Aux deux accablantes appréciations du talent et de la valeur littéraire de M. Dumas, par MM. de Loménie et Granier de Cassagnac, nous en ajouterons une troisième : c’est celle d’un homme d’esprit et d’érudition, que bien des écrivains distingués se sont trouvés flattés d’avoir pour collaborateur, M. L’Héritier, de l’Ain. Elle reproduit les deux précédentes d’une manière non moins juste, non moins spirituelle, mais plus serrée, plus originale.

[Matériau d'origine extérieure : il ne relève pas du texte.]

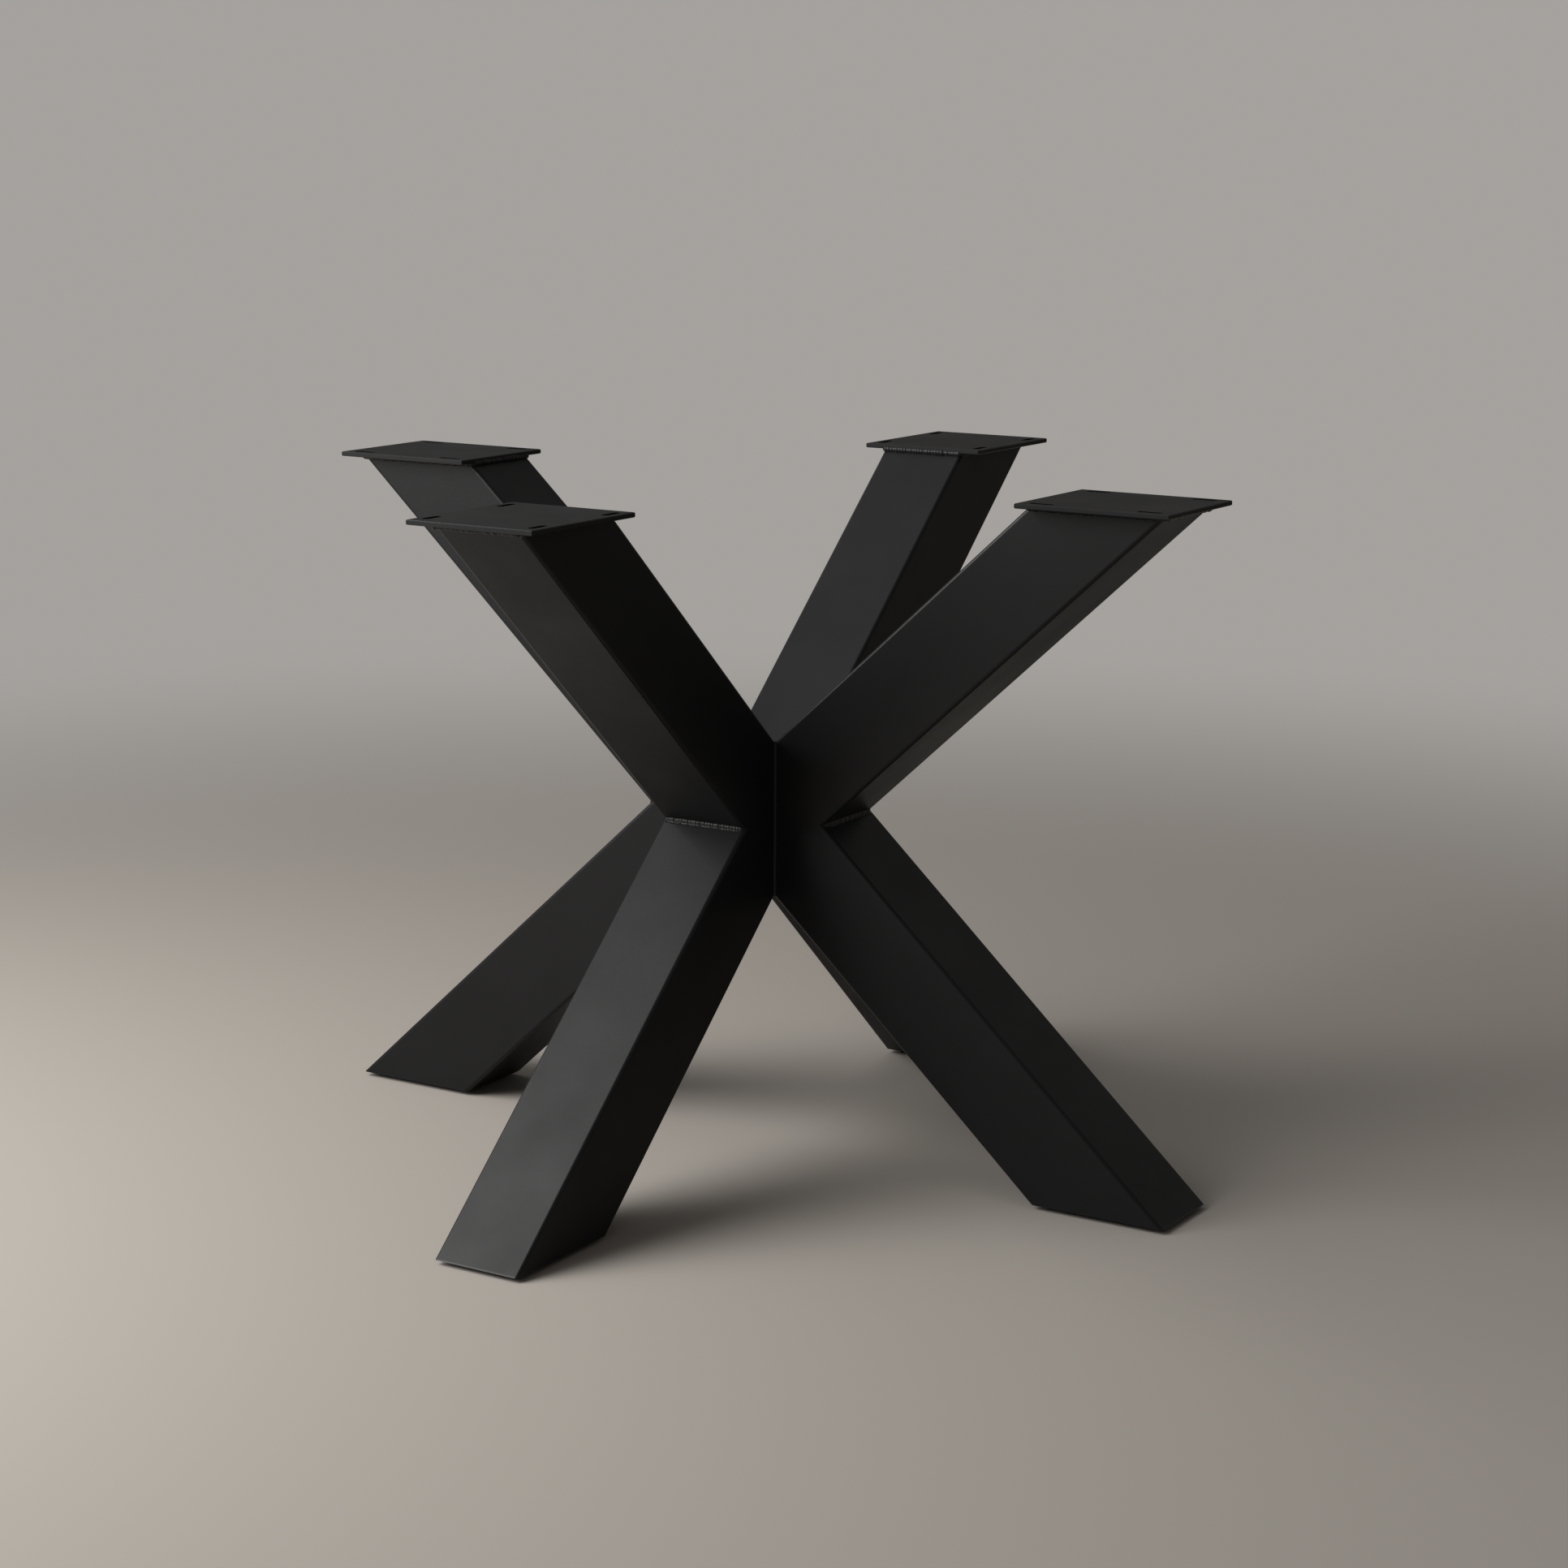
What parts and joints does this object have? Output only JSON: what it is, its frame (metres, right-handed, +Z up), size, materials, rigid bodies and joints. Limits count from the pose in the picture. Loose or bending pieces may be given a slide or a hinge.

« Ce qu’il y eut de fort étrange dans la vie de notre auteur dramatique, c’est que, tandis qu’il ne s’était pas encore révélé à lui-même comme un homme de cette qualité, il s’engoua de l’auteur (Molière) qui avait le plus livré ses pareils[1] au persiflage de la multitude. Mais il ne se proposa ni de le prendre pour modèle, ni de persifler qui que ce fût : il ne visa pas à la comédie qui corrige les mœurs, n’étudiant du théâtre que le mouvement, picorant les effets dans les œuvres de tous les maîtres étrangers ou nationaux, fouillant aux coins les moins connus, déshabillant Pierre pour habiller Paul, transvasant les scènes qui lui convenaient dans le cadre qu’il s’était donné, les adaptant à la mécanique du sujet qu’il avait choisi, ne s’inquiétant aucunement des caractères, ne variant que les costumes et les noms, n’ayant pour tous ses personnages, pour tous les sexes, pour tous les âges, pour toutes les conditions, qu’un même langage, le sien propre ; oubliant, pour plus de faci-

  1. Les marquis. On sait que M. Dumas aime à prendre soit par plaisanterie, soit sérieusement, le titre de marquis de la Pailleterie, qui lui appartient tout aussi bien qu’il nous appartient à tous de prendre le titre de fils d’Adam.